Engineers increasingly encounter problems that call for solutions beyond any one discipline’s boundaries. Many of the most important real-world opportunities demand teamwork and integrated expertise across many technical areas.

Along with colleagues across campus, Stanford Engineering must explore what the engineers of the future need to know and how best to prepare students for lives of impact. Many experiments over the past 10 years have provided insights into the benefits of active learning, the limitations and potential of online learning, and the excitement generated by project-based activities. Now is the time to think systematically about how to incorporate the best ideas into the undergraduate and master’s curriculum.

The engineering core curriculum will evolve, to ensure we are providing our students with both deep disciplinary insights and the skills to communicate, design, and work in teams. In addition to disciplinary expertise, our students must develop the ethical sense to consider the consequences of their work and tailor solutions to meet human needs. We must integrate these elements both within Stanford Engineering and through deeper and more meaningful connections to the humanities and social sciences.

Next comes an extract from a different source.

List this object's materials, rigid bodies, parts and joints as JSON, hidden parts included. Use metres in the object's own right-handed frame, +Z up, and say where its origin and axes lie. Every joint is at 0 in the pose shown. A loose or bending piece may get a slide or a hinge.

Indeed, as the field of engineering broadens, preparing our students for a future of impact will mean teaching them to discern rather than dictate what is needed, and tailor solutions to the diverse local preferences of our global village. Students will gain the fundamentally important understanding of the context, constraints, and implications of engineering problems and solutions. As a great engineering school housed within a world-class liberal arts institution, we have the opportunity to define the humanist engineer.